*Exercise inputs*
»»

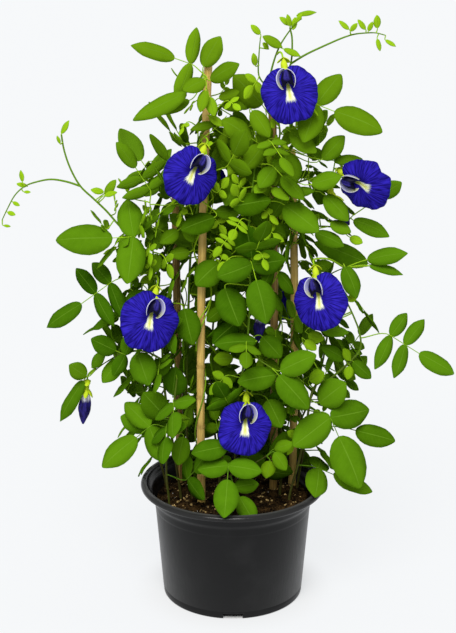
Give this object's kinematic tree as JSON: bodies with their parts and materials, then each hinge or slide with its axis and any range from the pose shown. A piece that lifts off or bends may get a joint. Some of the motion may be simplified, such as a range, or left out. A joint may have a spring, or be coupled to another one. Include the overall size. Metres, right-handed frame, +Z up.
{
  "type": "potted butterfly pea",
  "caption": "Young climbing butterfly pea with pinnate leaves and broad violet-blue blooms, grown up bamboo canes in a round nursery pot.",
  "frame": {"origin": "centre of the pot's underside", "axes": "+Z up along the pot's axis; -Y towards the side that shows best; +X to the right of it"},
  "size_m": [0.4011, 0.1964, 0.5369],
  "materials": {
    "pot": "dark grey satin plastic",
    "soil": "moist dark brown potting mix, coarse and crumbly",
    "cane": "tan bamboo, lightly weathered",
    "leaf": "mid green, soft sheen, paler veins",
    "petal": "violet-blue velvety petal with a yellow-white throat",
    "bud": "dark navy rolled petal"
  },
  "bodies": {
    "root": {"pot": "pot", "soil": "soil", "cane_front_left": "cane", "cane_back_left": "cane", "cane_centre_right": "cane", "cane_right": "cane", "vine_left": "leaf", "vine_left_low": "leaf", "vine_cane_left": "leaf", "vine_middle": "leaf", "vine_front_low": "leaf", "vine_cane_middle": "leaf", "vine_cane_right": "leaf", "vine_right": "leaf", "vine_cane_back": "leaf", "vine_back_left": "leaf", "vine_back_right": "leaf", "vine_side_left": "leaf", "vine_side_right": "leaf", "bloom_1": "petal", "bloom_2": "petal", "bloom_3": "petal", "bloom_4": "petal", "bloom_5": "petal", "bloom_6": "petal", "bloom_7": "petal", "bloom_8": "petal", "closed_bloom_1": "bud", "closed_bloom_2": "bud", "closed_bloom_3": "bud"}
  },
  "joints": []
}
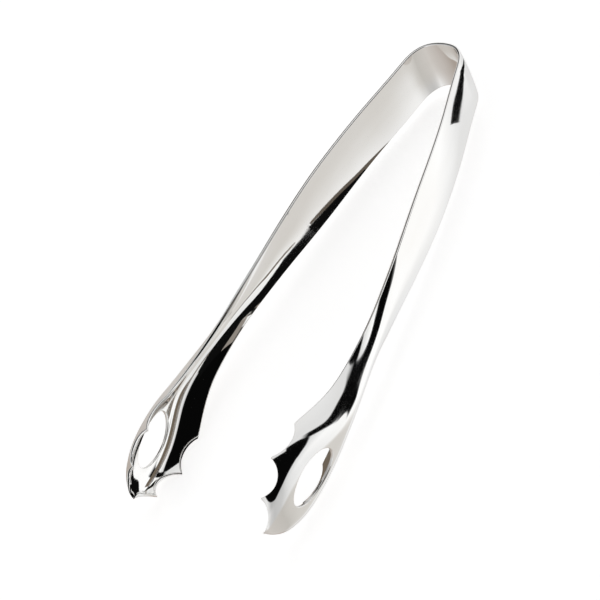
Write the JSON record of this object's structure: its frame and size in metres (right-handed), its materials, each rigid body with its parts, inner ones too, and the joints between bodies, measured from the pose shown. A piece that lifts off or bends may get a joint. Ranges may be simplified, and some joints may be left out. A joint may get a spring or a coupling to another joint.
{
  "type": "spring ice tongs",
  "caption": "One-piece sprung steel tongs for ice: a bent strip with channelled arms and cupped, scalloped claws, each pierced by an oval drain hole.",
  "frame": {"origin": "centre of the bounding box's bottom, with the tongs lying on their side on Z = 0", "axes": "+X from the left arm to the right arm, +Y from the claw tips to the bow, +Z across the strip, up from the surface the tongs lie on"},
  "size_m": [0.0622, 0.1784, 0.0245],
  "materials": {
    "polished_steel": "mirror polish"
  },
  "bodies": {
    "bow": {"spring_bow": "polished_steel"},
    "left": {"left_arm": "polished_steel", "left_claw": "polished_steel"},
    "right": {"right_arm": "polished_steel", "right_claw": "polished_steel"}
  },
  "joints": [
    {"name": "left_squeeze", "type": "hinge", "parent": "bow", "child": "left", "pos_m": [-0.0128, 0.0686, 0.01225], "axis": [0, 0, 1], "range_deg": [0, 8.4], "stiffness_Nm_per_rad": 5},
    {"name": "right_squeeze", "type": "hinge", "parent": "bow", "child": "right", "pos_m": [0.0128, 0.0686, 0.01225], "axis": [0, 0, 1], "range_deg": [-8.4, 0], "stiffness_Nm_per_rad": 5}
  ],
  "couplings": [
    {"joint": "right_squeeze", "follows": "left_squeeze", "ratio": -1}
  ]
}
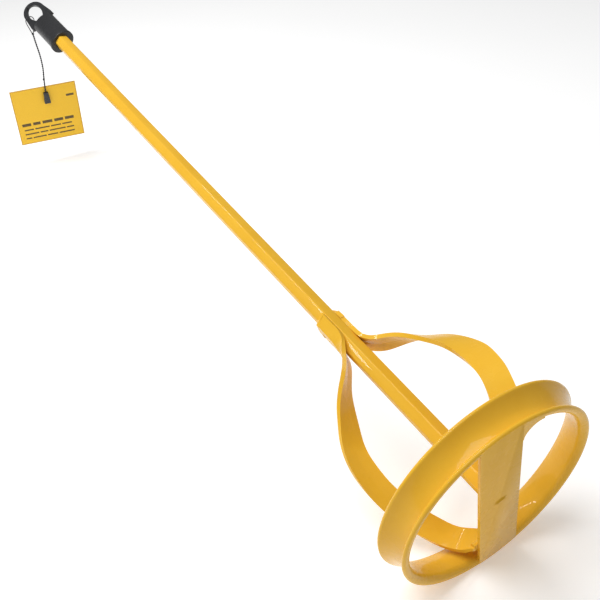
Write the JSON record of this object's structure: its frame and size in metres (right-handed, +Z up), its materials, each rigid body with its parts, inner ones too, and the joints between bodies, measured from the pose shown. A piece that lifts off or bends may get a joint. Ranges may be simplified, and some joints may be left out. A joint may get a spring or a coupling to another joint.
{
  "type": "mortar mixing paddle",
  "caption": "Drill-driven mixing paddle: hexagonal shaft, flared ring with a crossbar, two bowed and twisted blades, a plastic hanging cap and a blank hang tag.",
  "frame": {"origin": "centre of the shank's end face, inside the hanging cap", "axes": "+X along the shaft from the shank's end to the mixing head, +Z up with the shaft held level"},
  "size_m": [0.6518, 0.128, 0.1988],
  "materials": {
    "yellow_paint": "glossy enamel over steel",
    "black_plastic": "satin soft plastic",
    "black_thread": "twisted thread",
    "printed_card": "smooth printed card",
    "lock_plastic": "small moulded lock"
  },
  "bodies": {
    "paddle": {"hex_shaft": "yellow_paint", "mixing_ring": "yellow_paint", "crossbar": "yellow_paint", "blade_a": "yellow_paint", "blade_b": "yellow_paint", "blade_top_welds": "yellow_paint", "blade_foot_welds": "yellow_paint", "shaft_foot_weld": "yellow_paint", "plug_weld": "yellow_paint", "corner_weld": "yellow_paint"},
    "cap": {"hang_cap": "black_plastic"},
    "string": {"tag_string": "black_thread", "front_thread": "black_thread", "back_thread": "black_thread"},
    "tag": {"tag_card": "printed_card", "tag_lock": "lock_plastic"}
  },
  "joints": [
    {"name": "cap_pull", "type": "slide", "parent": "paddle", "child": "cap", "axis": [-1, 0, 0], "range_m": [0, 0.045]},
    {"name": "tag_swing", "type": "hinge", "parent": "cap", "child": "string", "pos_m": [-0.021, -0.00718, -0.00426], "axis": [1, 0, 0], "range_deg": [-75, 75]},
    {"name": "tag_spin", "type": "hinge", "parent": "string", "child": "tag", "pos_m": [-0.021, -0.00718, -0.0798], "axis": [0, 0, 1], "range_deg": [-180, 180]}
  ]
}
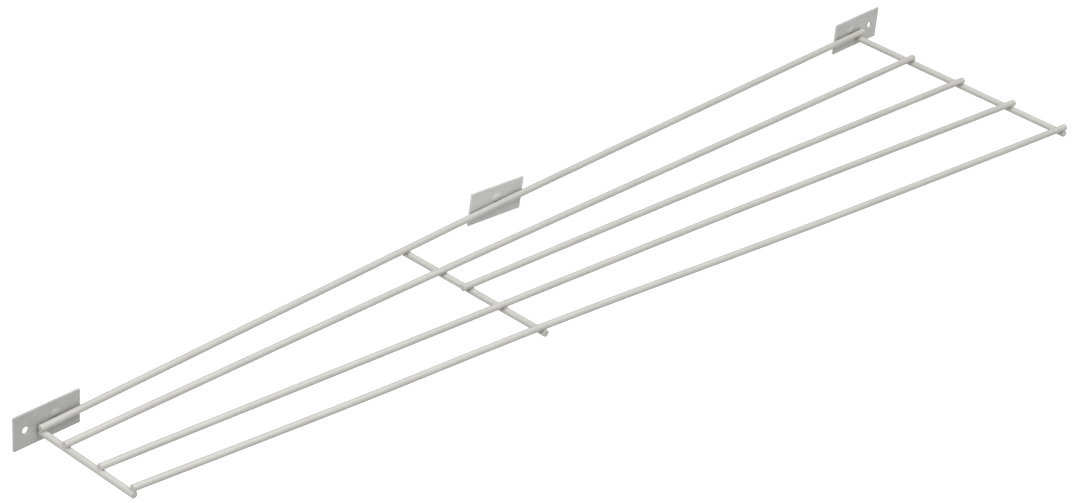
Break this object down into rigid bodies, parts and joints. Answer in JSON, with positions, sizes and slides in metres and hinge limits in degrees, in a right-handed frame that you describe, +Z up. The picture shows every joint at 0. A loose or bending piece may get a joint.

««

*What this task involves*
Check each line of the data above for the word "record" and say how many lines have it. Give the number alone.

*Answer to the task*
2